The Malta Independent 6 May 2024, Monday
View E-Paper

Editorial: Big business bullying journalists is completely unacceptable

Sunday, 12 March 2017, 09:45 Last update: about 8 years ago

The bullying of journalists takes place on a regular basis by those who are adverse to the bad publicity that comes along when one’s dirty deeds are exposed to the general public. Such matters are not often reported but any journalist worth his or her salt is very well familiar with the intimidation tactics employed by those who are adverse to such exposure. 

We are threatened with our jobs, with lawsuits and our publishing houses are also threatened with the withholding of advertising by big business. But by and large our skin is thick and we know that such threats come as part of the territory.

But never has the bullying of journalists been quite as blatant as it was with yesterday’s confirmation that one big business, the db Group, has filed no less than 19 simultaneous lawsuits against one of this newspaper’s columnists, Daphne Caruana Galizia.

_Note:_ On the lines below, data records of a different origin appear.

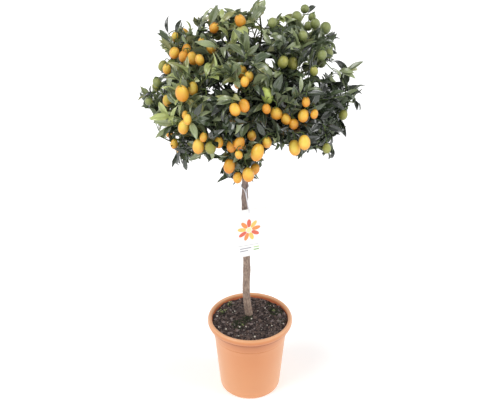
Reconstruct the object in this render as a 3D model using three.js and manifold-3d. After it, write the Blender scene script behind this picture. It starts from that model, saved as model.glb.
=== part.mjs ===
// A kumquat grown as a standard in a rolled-rim pot: a bare stem of about 45 cm with a round head of
// evergreen leaves and small oval fruit. Millimetres, +Z up, origin in the middle of the pot's flat underside.
import * as THREE from "three";
import { mergeVertices } from "three/addons/utils/BufferGeometryUtils.js";
import Module from "manifold-3d";

const wasm = await Module();
wasm.setup();

// ---------------------------------------------------------------- driving dimensions
const GAP = 0.3; // clearance between two pieces that touch on the real plant

const POT = {
  height: 212,
  rimRadius: 110,
  rimInnerRadius: 99,
  rimDepth: 13,
  footRadius: 79.5,
  neckRadius: 96.5,
  collarDepth: 19,
  collarStep: 1.4,
  wall: 3,
  floor: 4,
  footRound: 5,
  sides: 36,
  drainHoles: 4,
  drainRadius: 6,
  drainCircle: 52,
};
const SOIL = { top: 206, edgeDrop: 6.5, flatRadius: 34 };
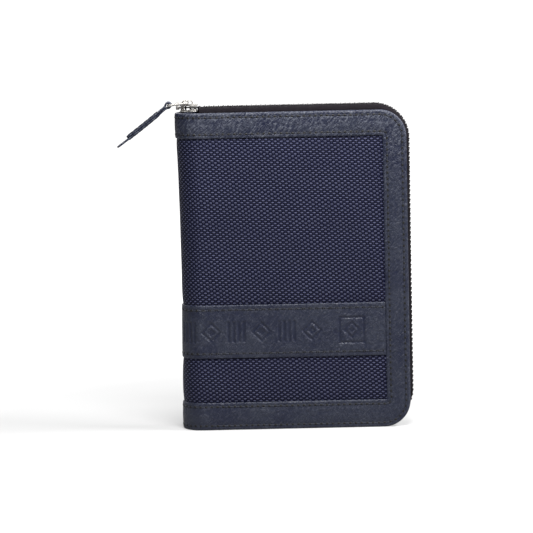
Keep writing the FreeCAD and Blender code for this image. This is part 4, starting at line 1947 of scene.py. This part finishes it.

There is no need to go into the merits of the articles in question. The basic fact is that the filing of 19 contemporaneous lawsuits is not only a case of overkill on a massive scale. It is a case of bullying tactics against the press to the highest degree when one, two or maybe three lawsuits at the most would surely have sufficed if the db Group was purely interested in safeguarding its reputation and defending its honour.

Such tactics are unacceptable on any level and while everyone in this country is of course accorded the right to defend their integrity before the courts by filing libel cases, the lengths the db Group has resorted to are on another level altogether.

To file 19 libel cases in one fell swoop about a series of articles treating the same subject matter, is a clear-cut case of intimidation if there ever was one. According to the journalist, she will have to pay something in the region of €8,000 in court fees just to file responses to those 19 law suits, a virtual drop in the bucket for a big business bully but a huge fee for your average mortal journalist should such behaviour create a rather nasty precedent. But it is all too easy for big business to institute libel proceedings, or even 19 of them, even if they know they are bound to lose them. 

As Mrs Caruana Galizia put it yesterday, the levelling of 19 lawsuits is nothing short of an extreme form, and this newspaper could not agree more.

It also comes at a time when the government is seeking to revamp the laws governing the media. And this at a time when pre-emptive garnishee orders were also ordered against the same journalist, who saw her bank accounts frozen as a result and who was only bailed out thanks to a massive turnout from a crowd-funding campaign initiated in sympathy and solidarity on her behalf.

It is ironic that just as the government is on the cusp of doing away with criminal libel, a vestige that belongs to the times of those who lived behind the Iron Curtain, that a politician in one instance and big business in another have found new and creative ways to bully, intimidate and attempt to silence the press.

But the press will not be silenced and those who attempt to do so will find themselves holding the short end of the stick if not now, then at some point further down the road. 

Any journalist who concocts a story out of thin air should undoubtedly face the full brunt of the law, there is no question about that. But for big business to throw its weight around in such a manner is wholly unacceptable and anyone in the press, irrespective of the political stripe of their respective newsrooms, should recoil not only in horror, but in disgust at the actions the db Group has resorted to.

That applies to any journalist and even to those who have an inherent dislike for Mrs Caruana Galizia’s pen, style and political leanings. That is because such actions imperil the work of every hardworking and law-abiding journalist in the country.

The kind of intimidation applied by the db Group can have long-ranging repercussions on the media. And it is for that reason that we stand by Mrs Caruana Galizia – not necessarily as far as the content of the disputed articles go, but in terms of the intimidation and bullying tactics to which she has been subjected. Such behaviour is utterly condemnable on all accounts and it absolutely must not be tolerated.